Donna Dhein, who died Feb. 2, enjoys breakfast in bed in a photo fondly remembered by her daughter, reporter Megan Rowe. (Courtesy)
Donna Dhein, who died Feb. 2, enjoys breakfast in bed in a photo fondly remembered by her daughter, reporter Megan Rowe. (Courtesy)

I’ve been studying a photo of my mom lately, looking for clues. She’s sitting in bed, propped up by two pillows with a coffee cup in one hand and the newspaper in the other. I can’t tell if she has the Daily Herald or the Chicago Tribune – my family subscribed to both – but if I had to guess, it was likely a Sunday, which would mean Chicago Tribune.

Her hair is curly in the photo, must have been taken during her perm days. She later told me never, ever, ever perm your hair. Given that she was receiving breakfast-in-bed treatment, I assume this was either her birthday or Mother’s Day. She would know, but it’s too late to ask.

I’ve been studying the picture of Mom, hoping if I stared long enough, I could burst through the frame and give her a hug. Live just one more moment with her happy and healthy.

This is my first Mother’s Day since Mom died, a little over three months ago.

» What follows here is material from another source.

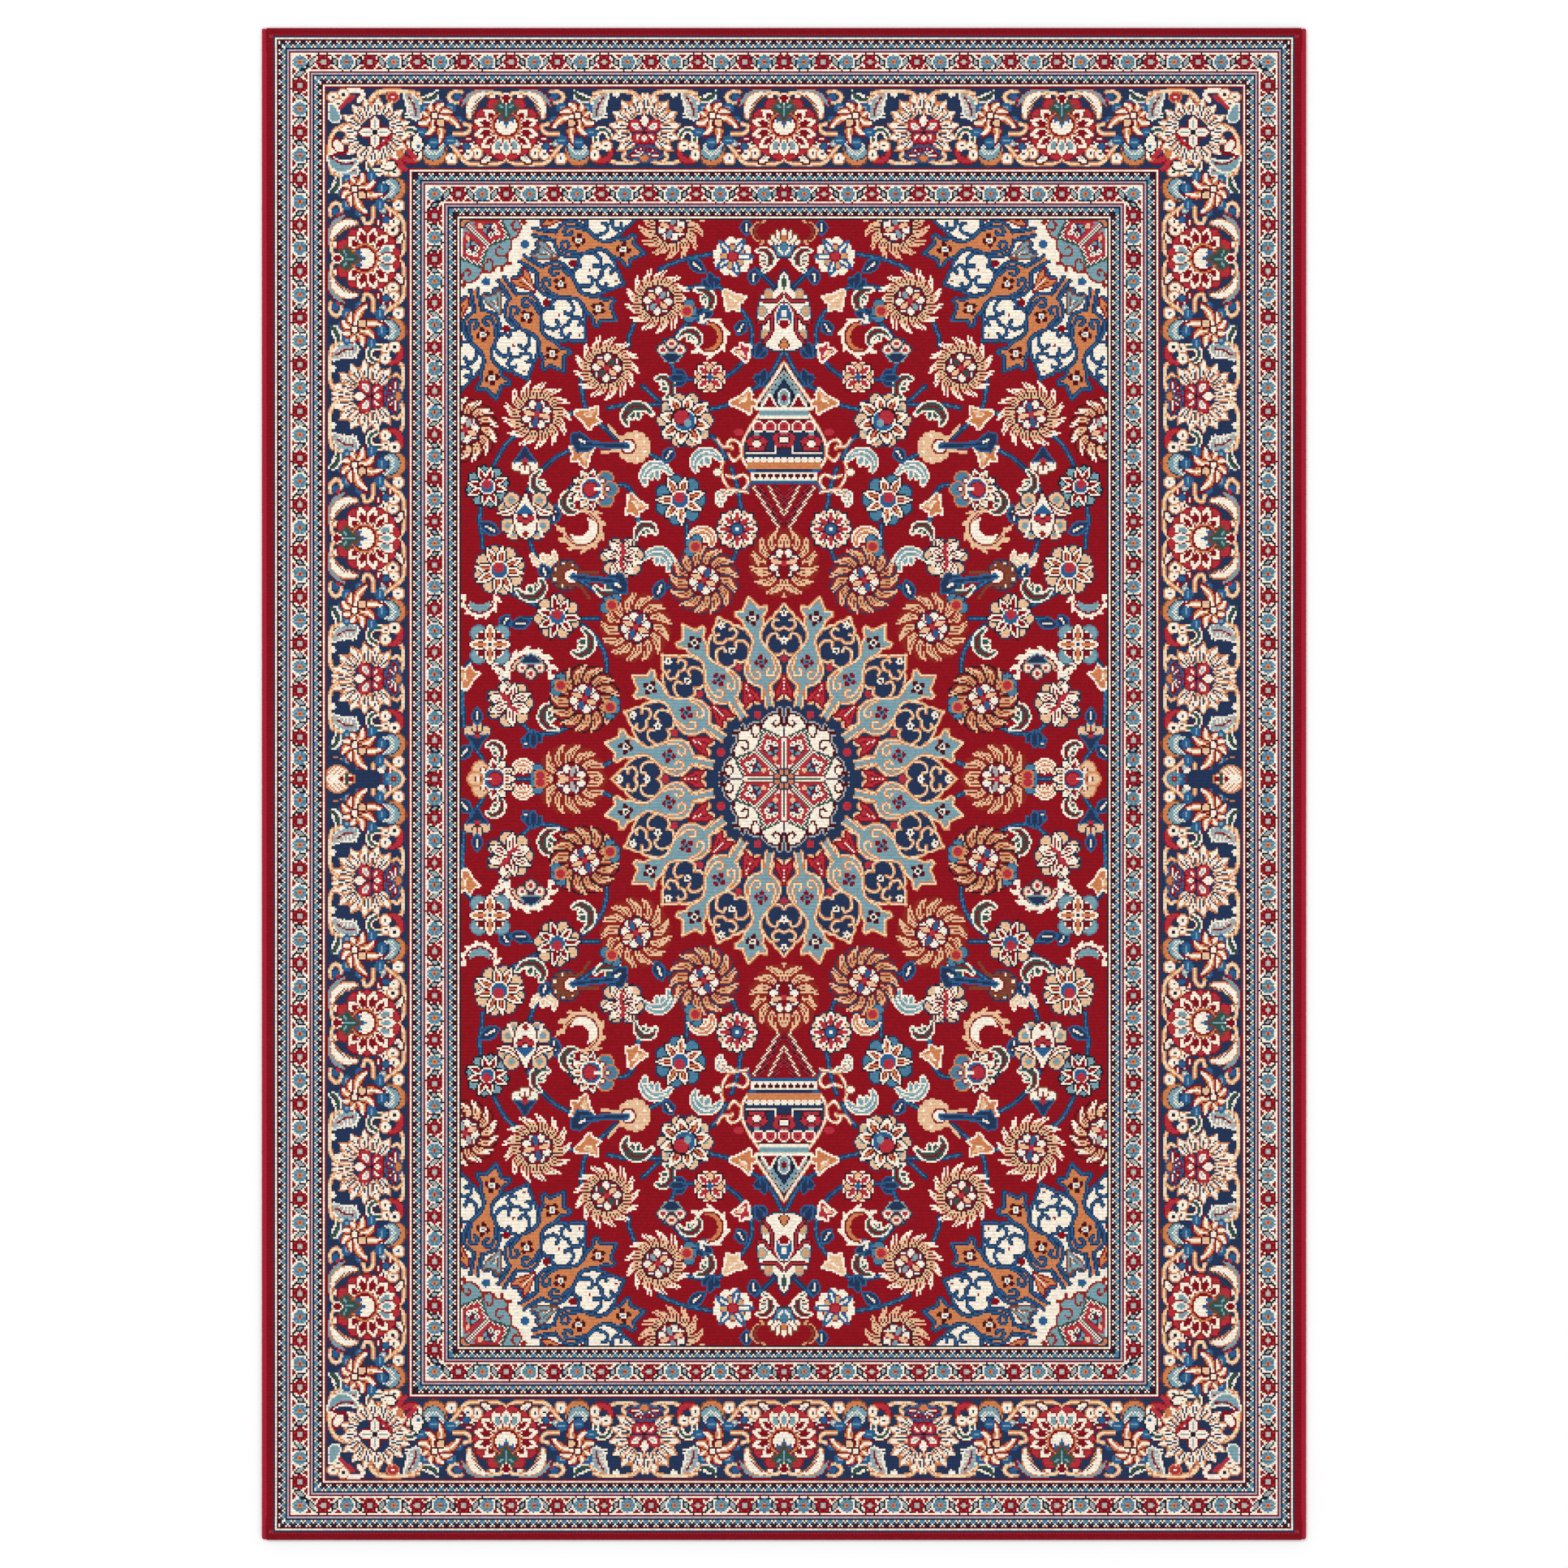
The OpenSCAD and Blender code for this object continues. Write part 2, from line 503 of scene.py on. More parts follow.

Those three months would be more appropriately measured in years. Time is relative.

Maybe they always were, but Mother’s Day ads seemed ubiquitous, inescapable this year. Social media was inundated with potential gift ideas.

Both my Facebook and Instagram feeds featured an ad encouraging me to celebrate the special women in my life with the gift of multivitamins. Does anyone buy multivitamins for Mother’s Day? The suggestion seemed as passive aggressive as a gym membership.

Mom would have given me a “Really, Meg?” look. My mom’s looks had inflection. Perhaps your mom has that look in her repertoire. Even if she doesn’t, my suggestion is to memorize all of her looks. Make a point of studying your mom’s face as if you were planning to paint it. One day, you might want to.

Then again, had I tried this with mine, she would have said something like, “You’re freaking me out, quit it.”

Here’s my attempt: She was short, she inverse waddled because – like me – she was pigeon-toed and her voice sounded like a parrot with a Chicago accent. I am told I sound like her, but I do not sound like a parrot with a Chicago accent. She was strange and lovely, and for these reasons and infinite more, she was loved by many.

The only gift idea I might have considered was a picture frame that allowed anyone with the address to email photos. The photos popped into the frame, like magic. The looping video advertisement on Instagram was mesmerizing. Mom would have loved that gift; she lived in Wisconsin and was always texting, “Send more pictures!”

How much I wish I could send more pictures, videos of her grandchildren growing up, fill her in on the latest antics. Sometimes I think, “Oh, Mom will love this!” and remember all over again she is gone. The loss is so fresh I forget for a few moments until her absence comes rushing back.

I told my editors I wanted the paper to do a story about blocking certain ads for Mother’s Day. As a reporter, a lot of what I write stems from questions I want answered. Questions I think other people might want answered. Clearly, I did not write that story. I wrote this instead, with a warning: if you’re grieving the loss of your mother today, I don’t have any answers.

Recently my eldest was being bullied. Mom, what do I do when my heart breaks for my son? There are a few questions where the only source I’ll trust is my mom. And so I ask myself, what did she do for me? Everything she could. At our best, this is what parents do. I try to be the mother she was, because that’s the only way I know how to mother correctly. What she always said, what she always did: lead by example. Our children are paying attention to what we do, especially during the worst of times.

If you have a mom like mine, there never will be enough time. Still, she was only 64 and this feels unfair. But guess what? Chin up, buttercup. Just because I am grieving my way through Mother’s Day doesn’t make it not Mother’s Day. I cannot imagine this holiday not being difficult, but I don’t want to. Losing her has been hard: hard to breathe, hard to focus, hard to sleep, hard to wake.

Good, it ought to be. I am going to tackle all of it. I am strong because I was raised by a strong woman who always exhibited her strength through love. As far as I can tell, that’s the only point of being alive.

I will celebrate Mother’s Day the way she would have wanted, with love: love for my siblings, love for my children, and love for my mom.

Happy Mother’s Day, Mom. Yours always.